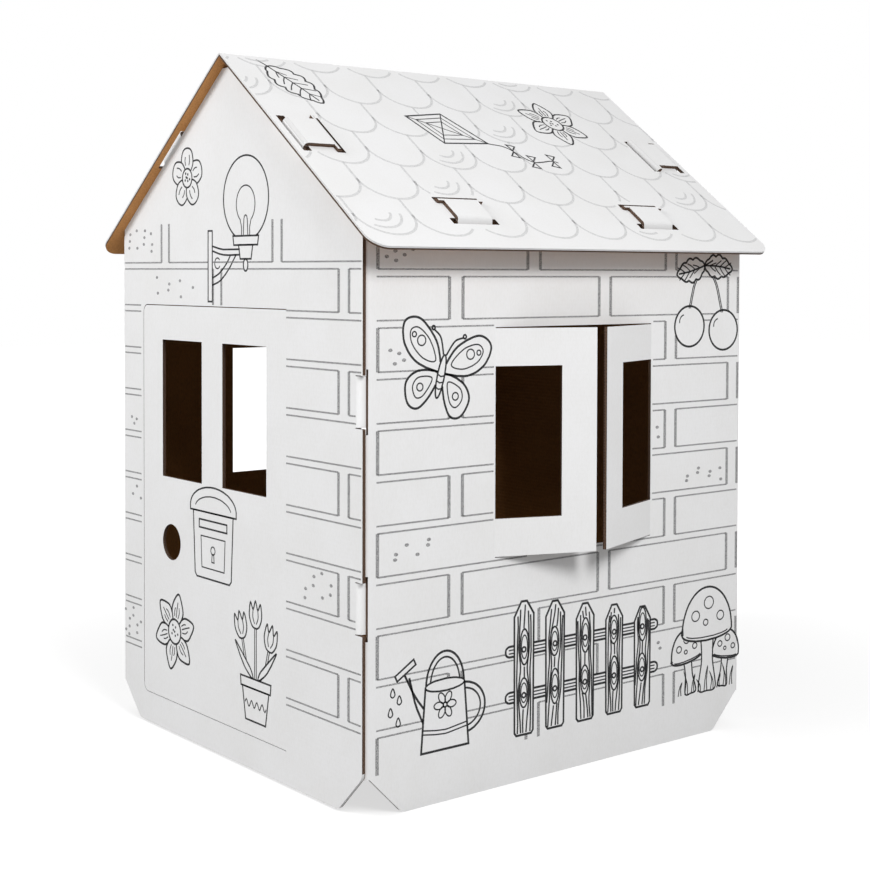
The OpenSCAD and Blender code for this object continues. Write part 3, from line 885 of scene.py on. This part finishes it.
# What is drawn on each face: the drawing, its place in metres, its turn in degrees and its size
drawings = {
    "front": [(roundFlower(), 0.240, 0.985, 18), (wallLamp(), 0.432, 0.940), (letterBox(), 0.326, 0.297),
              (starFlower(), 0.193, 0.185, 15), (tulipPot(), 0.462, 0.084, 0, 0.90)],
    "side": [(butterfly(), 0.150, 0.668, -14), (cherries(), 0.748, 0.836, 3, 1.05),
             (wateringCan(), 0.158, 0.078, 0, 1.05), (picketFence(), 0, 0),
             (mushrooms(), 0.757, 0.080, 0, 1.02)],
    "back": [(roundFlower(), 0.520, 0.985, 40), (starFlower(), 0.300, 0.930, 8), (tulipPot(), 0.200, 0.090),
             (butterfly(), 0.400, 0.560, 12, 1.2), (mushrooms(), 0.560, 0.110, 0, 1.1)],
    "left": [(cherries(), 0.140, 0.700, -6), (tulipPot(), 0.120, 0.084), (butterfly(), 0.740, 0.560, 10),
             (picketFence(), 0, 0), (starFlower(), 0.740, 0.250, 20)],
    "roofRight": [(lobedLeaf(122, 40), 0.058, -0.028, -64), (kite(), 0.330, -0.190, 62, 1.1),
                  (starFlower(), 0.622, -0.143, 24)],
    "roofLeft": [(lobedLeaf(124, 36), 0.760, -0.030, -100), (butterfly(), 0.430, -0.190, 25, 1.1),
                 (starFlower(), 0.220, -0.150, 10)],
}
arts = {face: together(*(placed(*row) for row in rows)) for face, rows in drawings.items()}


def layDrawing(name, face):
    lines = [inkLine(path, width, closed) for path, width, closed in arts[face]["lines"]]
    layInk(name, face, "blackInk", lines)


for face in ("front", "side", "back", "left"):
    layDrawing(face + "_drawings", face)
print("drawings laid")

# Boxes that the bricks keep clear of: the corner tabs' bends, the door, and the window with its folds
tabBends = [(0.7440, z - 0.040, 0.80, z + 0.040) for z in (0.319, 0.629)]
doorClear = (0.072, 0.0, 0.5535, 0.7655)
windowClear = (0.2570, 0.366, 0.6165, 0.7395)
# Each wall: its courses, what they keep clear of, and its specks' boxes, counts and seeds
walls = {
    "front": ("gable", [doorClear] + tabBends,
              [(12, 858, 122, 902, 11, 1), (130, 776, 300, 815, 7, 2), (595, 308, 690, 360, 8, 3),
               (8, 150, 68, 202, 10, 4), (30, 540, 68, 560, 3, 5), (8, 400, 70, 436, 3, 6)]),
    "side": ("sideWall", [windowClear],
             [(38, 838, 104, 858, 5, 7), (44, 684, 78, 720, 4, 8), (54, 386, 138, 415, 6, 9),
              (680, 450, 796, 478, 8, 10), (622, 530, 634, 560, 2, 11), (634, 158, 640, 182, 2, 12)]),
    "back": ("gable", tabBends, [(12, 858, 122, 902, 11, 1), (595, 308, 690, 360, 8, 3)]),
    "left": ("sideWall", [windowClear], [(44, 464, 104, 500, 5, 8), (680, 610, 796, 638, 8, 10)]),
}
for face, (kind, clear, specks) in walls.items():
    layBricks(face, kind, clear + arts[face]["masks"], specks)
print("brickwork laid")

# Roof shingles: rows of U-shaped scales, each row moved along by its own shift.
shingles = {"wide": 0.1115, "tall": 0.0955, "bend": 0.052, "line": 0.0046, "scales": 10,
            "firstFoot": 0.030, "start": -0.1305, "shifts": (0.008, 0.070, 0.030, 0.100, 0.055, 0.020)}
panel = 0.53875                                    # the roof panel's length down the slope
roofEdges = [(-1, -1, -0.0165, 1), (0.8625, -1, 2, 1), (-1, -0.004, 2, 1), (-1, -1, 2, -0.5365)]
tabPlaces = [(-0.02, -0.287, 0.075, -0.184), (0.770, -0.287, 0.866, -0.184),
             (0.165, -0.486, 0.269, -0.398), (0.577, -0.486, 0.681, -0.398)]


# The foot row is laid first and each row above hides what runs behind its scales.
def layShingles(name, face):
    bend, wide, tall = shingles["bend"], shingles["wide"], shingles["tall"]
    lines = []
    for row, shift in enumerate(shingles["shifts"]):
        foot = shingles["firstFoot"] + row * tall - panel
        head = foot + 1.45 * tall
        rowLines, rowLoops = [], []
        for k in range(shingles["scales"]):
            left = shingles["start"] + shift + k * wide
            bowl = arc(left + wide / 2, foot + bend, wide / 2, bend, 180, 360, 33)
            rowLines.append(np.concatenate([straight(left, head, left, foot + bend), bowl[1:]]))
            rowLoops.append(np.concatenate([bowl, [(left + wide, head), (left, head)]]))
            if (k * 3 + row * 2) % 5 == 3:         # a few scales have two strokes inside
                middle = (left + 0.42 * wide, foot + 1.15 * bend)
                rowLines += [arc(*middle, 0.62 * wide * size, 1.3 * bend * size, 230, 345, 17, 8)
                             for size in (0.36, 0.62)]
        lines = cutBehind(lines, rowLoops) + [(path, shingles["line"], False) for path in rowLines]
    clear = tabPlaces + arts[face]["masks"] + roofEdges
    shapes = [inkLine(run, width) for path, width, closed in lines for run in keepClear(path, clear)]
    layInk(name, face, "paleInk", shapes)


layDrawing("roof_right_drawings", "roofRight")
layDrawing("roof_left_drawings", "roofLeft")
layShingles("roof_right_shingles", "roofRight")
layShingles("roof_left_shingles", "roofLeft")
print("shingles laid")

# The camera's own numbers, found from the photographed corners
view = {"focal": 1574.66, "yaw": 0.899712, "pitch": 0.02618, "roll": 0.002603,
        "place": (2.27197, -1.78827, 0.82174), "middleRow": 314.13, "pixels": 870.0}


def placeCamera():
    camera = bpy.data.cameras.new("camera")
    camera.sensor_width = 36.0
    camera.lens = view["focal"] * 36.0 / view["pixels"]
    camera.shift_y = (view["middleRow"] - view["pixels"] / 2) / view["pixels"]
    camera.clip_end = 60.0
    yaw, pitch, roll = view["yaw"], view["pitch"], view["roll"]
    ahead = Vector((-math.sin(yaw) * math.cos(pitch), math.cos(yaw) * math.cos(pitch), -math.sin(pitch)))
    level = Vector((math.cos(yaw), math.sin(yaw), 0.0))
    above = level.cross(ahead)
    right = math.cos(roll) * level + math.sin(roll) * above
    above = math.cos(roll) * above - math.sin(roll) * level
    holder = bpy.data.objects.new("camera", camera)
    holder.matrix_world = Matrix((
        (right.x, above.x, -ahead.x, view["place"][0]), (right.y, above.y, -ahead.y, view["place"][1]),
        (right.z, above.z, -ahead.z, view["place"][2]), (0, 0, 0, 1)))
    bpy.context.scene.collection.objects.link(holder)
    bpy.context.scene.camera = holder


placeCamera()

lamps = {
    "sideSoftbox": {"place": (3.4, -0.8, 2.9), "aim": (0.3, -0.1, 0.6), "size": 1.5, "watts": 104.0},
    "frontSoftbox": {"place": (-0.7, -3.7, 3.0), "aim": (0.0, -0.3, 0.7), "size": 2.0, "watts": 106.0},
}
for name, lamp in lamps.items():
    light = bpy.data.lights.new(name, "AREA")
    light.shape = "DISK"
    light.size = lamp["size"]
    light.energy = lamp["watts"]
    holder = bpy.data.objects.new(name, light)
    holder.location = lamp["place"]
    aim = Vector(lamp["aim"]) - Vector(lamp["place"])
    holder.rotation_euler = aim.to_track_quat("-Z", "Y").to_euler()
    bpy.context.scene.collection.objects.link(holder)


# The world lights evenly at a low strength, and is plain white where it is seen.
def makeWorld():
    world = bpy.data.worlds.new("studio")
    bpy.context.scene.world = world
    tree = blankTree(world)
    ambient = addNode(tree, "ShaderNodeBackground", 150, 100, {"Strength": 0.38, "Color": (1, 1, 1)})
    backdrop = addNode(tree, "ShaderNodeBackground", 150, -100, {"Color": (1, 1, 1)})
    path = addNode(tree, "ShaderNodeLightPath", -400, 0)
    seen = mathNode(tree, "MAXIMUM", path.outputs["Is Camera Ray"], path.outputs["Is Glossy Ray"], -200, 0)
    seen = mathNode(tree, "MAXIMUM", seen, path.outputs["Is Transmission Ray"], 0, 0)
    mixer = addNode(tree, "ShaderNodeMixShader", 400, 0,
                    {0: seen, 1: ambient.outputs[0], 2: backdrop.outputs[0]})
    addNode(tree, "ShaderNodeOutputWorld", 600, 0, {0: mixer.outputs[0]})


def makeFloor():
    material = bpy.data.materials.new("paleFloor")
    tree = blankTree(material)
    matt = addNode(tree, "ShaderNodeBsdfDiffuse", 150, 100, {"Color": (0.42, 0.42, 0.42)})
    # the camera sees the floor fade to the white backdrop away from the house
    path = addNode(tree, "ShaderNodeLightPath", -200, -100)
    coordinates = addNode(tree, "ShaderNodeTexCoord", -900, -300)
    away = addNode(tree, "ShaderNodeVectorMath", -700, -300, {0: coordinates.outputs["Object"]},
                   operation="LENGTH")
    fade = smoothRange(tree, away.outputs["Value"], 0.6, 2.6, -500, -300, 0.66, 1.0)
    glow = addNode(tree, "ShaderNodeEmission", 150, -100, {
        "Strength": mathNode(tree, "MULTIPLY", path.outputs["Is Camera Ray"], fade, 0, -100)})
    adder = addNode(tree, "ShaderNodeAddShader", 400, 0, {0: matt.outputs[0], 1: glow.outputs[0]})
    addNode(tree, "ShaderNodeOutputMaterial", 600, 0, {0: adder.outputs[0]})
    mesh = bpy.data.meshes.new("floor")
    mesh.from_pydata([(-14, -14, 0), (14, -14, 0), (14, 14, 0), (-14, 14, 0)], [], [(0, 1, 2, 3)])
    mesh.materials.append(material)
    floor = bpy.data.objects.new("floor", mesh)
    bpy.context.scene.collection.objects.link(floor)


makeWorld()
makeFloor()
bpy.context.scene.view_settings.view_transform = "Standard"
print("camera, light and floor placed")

※ ※ ※

Restate the first line and every line after it, word for word, stopping once the line with "together(*(placed(*row) for row" is done.

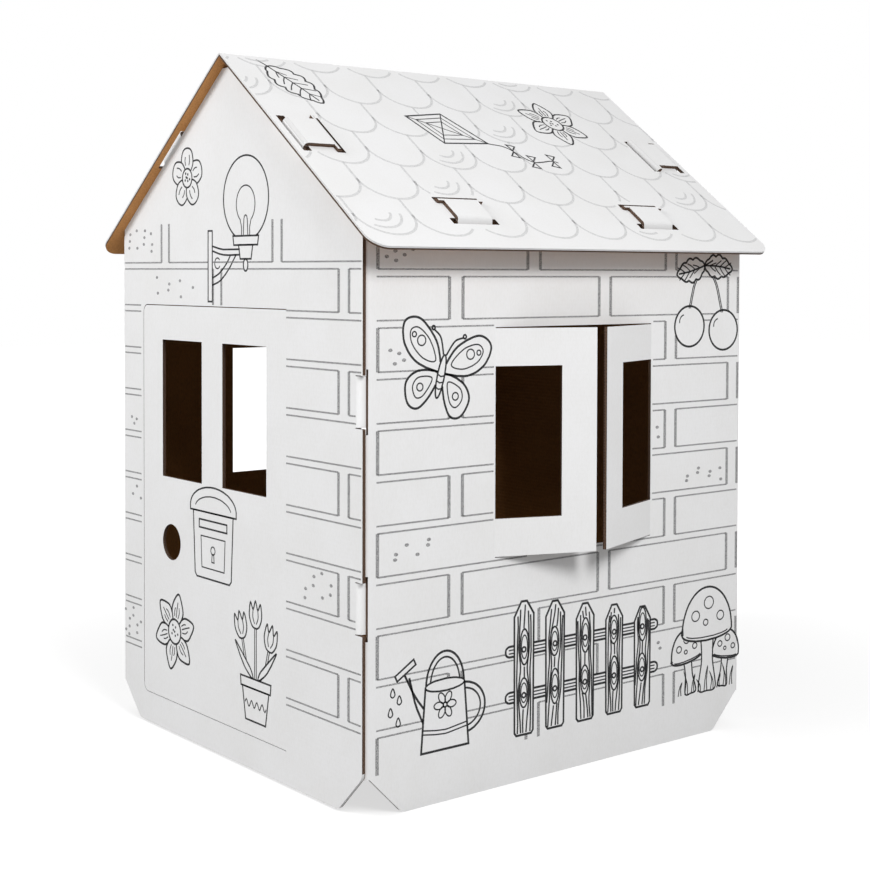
The OpenSCAD and Blender code for this object continues. Write part 3, from line 885 of scene.py on. This part finishes it.
# What is drawn on each face: the drawing, its place in metres, its turn in degrees and its size
drawings = {
    "front": [(roundFlower(), 0.240, 0.985, 18), (wallLamp(), 0.432, 0.940), (letterBox(), 0.326, 0.297),
              (starFlower(), 0.193, 0.185, 15), (tulipPot(), 0.462, 0.084, 0, 0.90)],
    "side": [(butterfly(), 0.150, 0.668, -14), (cherries(), 0.748, 0.836, 3, 1.05),
             (wateringCan(), 0.158, 0.078, 0, 1.05), (picketFence(), 0, 0),
             (mushrooms(), 0.757, 0.080, 0, 1.02)],
    "back": [(roundFlower(), 0.520, 0.985, 40), (starFlower(), 0.300, 0.930, 8), (tulipPot(), 0.200, 0.090),
             (butterfly(), 0.400, 0.560, 12, 1.2), (mushrooms(), 0.560, 0.110, 0, 1.1)],
    "left": [(cherries(), 0.140, 0.700, -6), (tulipPot(), 0.120, 0.084), (butterfly(), 0.740, 0.560, 10),
             (picketFence(), 0, 0), (starFlower(), 0.740, 0.250, 20)],
    "roofRight": [(lobedLeaf(122, 40), 0.058, -0.028, -64), (kite(), 0.330, -0.190, 62, 1.1),
                  (starFlower(), 0.622, -0.143, 24)],
    "roofLeft": [(lobedLeaf(124, 36), 0.760, -0.030, -100), (butterfly(), 0.430, -0.190, 25, 1.1),
                 (starFlower(), 0.220, -0.150, 10)],
}
arts = {face: together(*(placed(*row) for row in rows)) for face, rows in drawings.items()}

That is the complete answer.